Apex uses way less memory than torch.cuda.amp

Hello all,
I was recently training a model and due to less memory, I shifted to mixed-precision training, once with the Apex library and other with the torch amp module. I am using PyTorch 1.6.0. I realized that Apex uses way less memory. Apex uses a maximum of 4GB whereas using amp, the model hardly fits in the GPU using around 7.8GB. I am concerned whether is the training correct/ equivalent when using the two different packages.
My code for training with Nvidia’s apex library is as follows -


model = fasterrcnn_resnet50_fpn(pretrained=False,
                                num_classes=9,
                                pretrained_backbone=False, trainable_backbone_layers=5)
model.cuda()
optimizer = torch.optim.Adam(model.parameters(),lr=1e-4, weight_decay=0.0001)
model, optimizer = amp.initialize(models=model, optimizers=optimizer,
                                  opt_level='O2', keep_batchnorm_fp32=True)
for epoch in range(650):
    loss_per_epoch = 0
    for image, target in zip(images, targets):
        optimizer.zero_grad()
        target['boxes'] = target['boxes'].cuda()
        target['labels'] = target['labels'].cuda()
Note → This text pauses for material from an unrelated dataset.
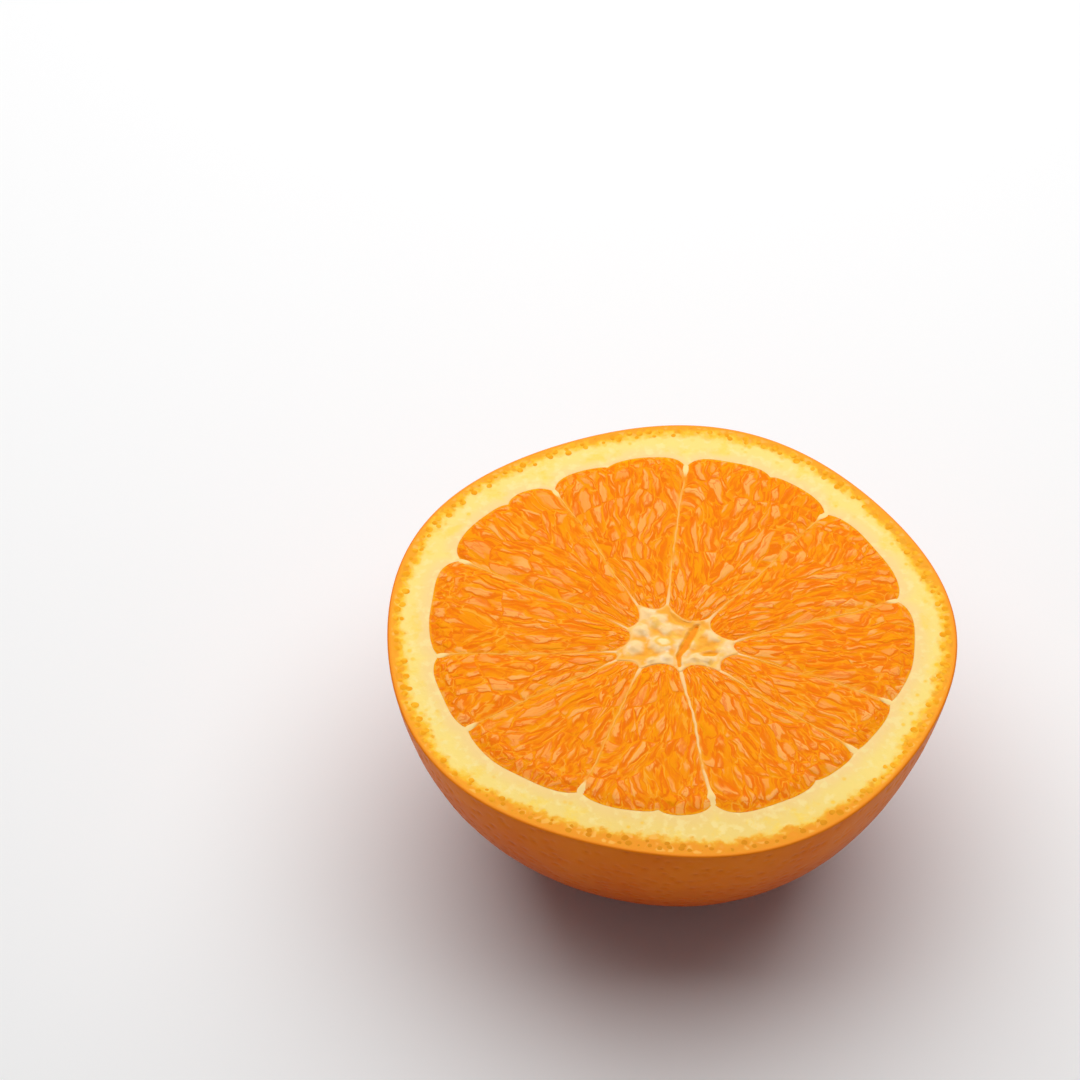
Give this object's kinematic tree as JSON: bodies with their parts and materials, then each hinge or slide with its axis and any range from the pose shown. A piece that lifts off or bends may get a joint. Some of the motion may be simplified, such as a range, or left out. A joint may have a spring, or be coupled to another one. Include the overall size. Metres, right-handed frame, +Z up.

        image = image.cuda()
        net_loss = 0
        image_list = []
        image_list.append(image)
        target_list = []
        target_list.append(target)
        loss = model(image_list, target_list)
        for i in loss.values():
            net_loss+=i
        with amp.scale_loss(net_loss, optimizer) as scaled_loss:
            scaled_loss.backward()
            loss_per_epoch+=scaled_loss
            if not isfinite(scaled_loss):
                raise RuntimeError("Nan loss")
        optimizer.step()

and using torch amp module -

#when using amp I can only have 1 trainable backbone layer. 

model = fasterrcnn_resnet50_fpn(pretrained=False,
                                num_classes=9,
                                pretrained_backbone=False, trainable_backbone_layers=1)
for epoch in range(650):
    loss_per_epoch = 0
    for image, target in zip(images, targets):
        optimizer.zero_grad()
        net_loss=0
        target['boxes'] = target['boxes'].cuda()
        target['labels'] = target['labels'].cuda()
        with autocast():
             loss = model(image_list, target_list)
             for i in loss.values():
                 net_loss+=i
     scaler.scale(loss).backward()
     scaler.step(optimizer)
     scaler.update()

Is there a flaw in one of the training paradigms which leads to almost half of the memory usage and could affect the results? My batch size is 1 in both cases.
TIA

1 Like

torch.cuda.amp is similar to opt_level='O1' in apex/amp.
We are working on improving the memory usage in the native amp implementation and thus recommend to switch to it.

Oh okay…thanks a lot @ptrblck

In my case, memory usage was not changed at all while using the torch.cuda.amp

I don’t have a model (nn.Module) but optimizing a tensor, could that be the reason?

Note:

I have put them to nn.Parameter inside a model now and that didn’t change anything.

Does torch.cuda.amp still support only opt_levl=‘01’ for now?? or is it updated.